Liabilities are defined as a responsibility or commitment of an entity, triggering from past business events or transactions. It can be the result of transferring assets, provision of services, or interests from various investments. It can be also defined as, the company’s legal amount outstanding or responsibilities that arise from the business operations. These are settled over time by the transfer of monetary benefits with goods, services, or money. Liabilities are a very important feature of a company’s action procedure because they are used to finance regular operations and are also needed to expand the business.

Stockholders’ Equity

The term equity is the residual claimant or the interest of the investors in business when all liabilities are paid. When a business started, the owners put the initial funding into the business to operate financial operations. This funding creates a liability on the business in the shape of capital because according to the accounting principles, a business is considered as a separate entity from its owners. In the accounting context, business is considered as purposes with the liabilities and assets. After calculating all liabilities, remain assets of a business are considered as the owner’s equity.

The Basic Accounting Formula

The formula basically shows the assets of the firm that are purchased by either its liabilities or by its owner’s investments. The total relationship among these components is expressed in the form of an equation: Assets = Liabilities + Owner’s Capital. Examples of assets are items like inventory or machinery and examples of liabilities are accounts payable or bank loans. The owner’s equity or owner’s capital is the investment by the owner in the firm. From the basic equation, some other determinant formulas can be formulated: Liabilities = Assets – Owner’s Equity; Owner’s Equity = Assets – Liabilities So, you need to know any two components to calculate the third one.

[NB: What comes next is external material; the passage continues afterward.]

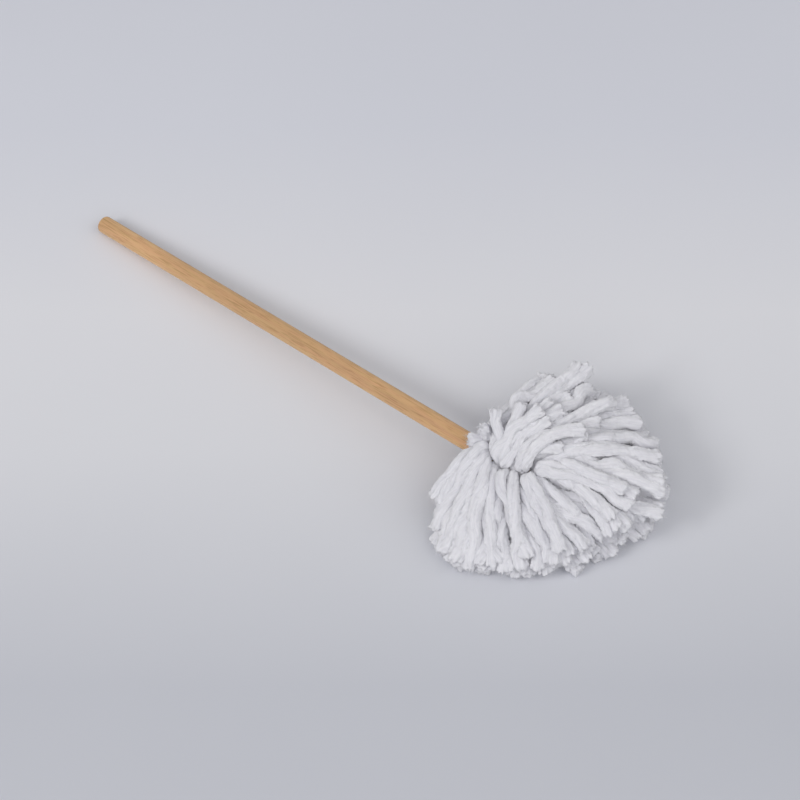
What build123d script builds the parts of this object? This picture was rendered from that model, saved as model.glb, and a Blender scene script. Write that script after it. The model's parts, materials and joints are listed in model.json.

The Expansion of Accounting Formula

The basic calculation is all about the three components – assets, liabilities, and owner’s equity. It can be expanded and the expanded equation shows the relationship between the balance sheet and the income statement. The Owner’s Equity can be broken into two parts; revenue and expenses. So far, we only discussed the balance sheet part of the equation. Now, if we divide the owner’s equity revenue and expenses then the income statement will also add to the equation. Revenue generated from sales less expenses when the revenue is greater than expenses means the company will earn profit. On the other hand, if the expenses are greater than revenue, the company will face losing money. After considering the sales and revenue, the expanded accounting equation will be: Assets = Liabilities + Owner’s Equity + Revenue – Expenses – Draws

Applications of Accounting Equation

The accounting equation is the basic accounting equation, representing the relationship among the liabilities, assets, and owner’s equity of a business. It is the foundation of the double-entry principle in the accounting system. It is applicable on the following accounting statements and systems:

Financial Statements

The accounting equation is used to prepare a financial statement named the balance sheet. Balance sheets are often included in an organization’s annual report.

Double Entry Bookkeeping System

This equation plays an important part in the foundation of the double-entry bookkeeping system. It makes sure that a company’s accounts are always balanced.

Income and Retained Earnings

It is used to calculate income and retained earnings. This equation is also an essential module in understanding, computing, and analyzing a firm’s income statement. In other words, it allows an entity to determine revenue and retained earnings.

Company Worth

It shows how much the company holds and its total debits. Preparing the balance sheet according to the accounting equation allows owners to gauge the total value of a business. It has a role in determining a company’s net worth. This process provides valuable information to investors to consider a loan application or investment in the company. In the bottom line, it is important to maintain statements according to accounting equations. Otherwise, your financial reports will not make any sense. You cannot able to keep track of your financial transactions also.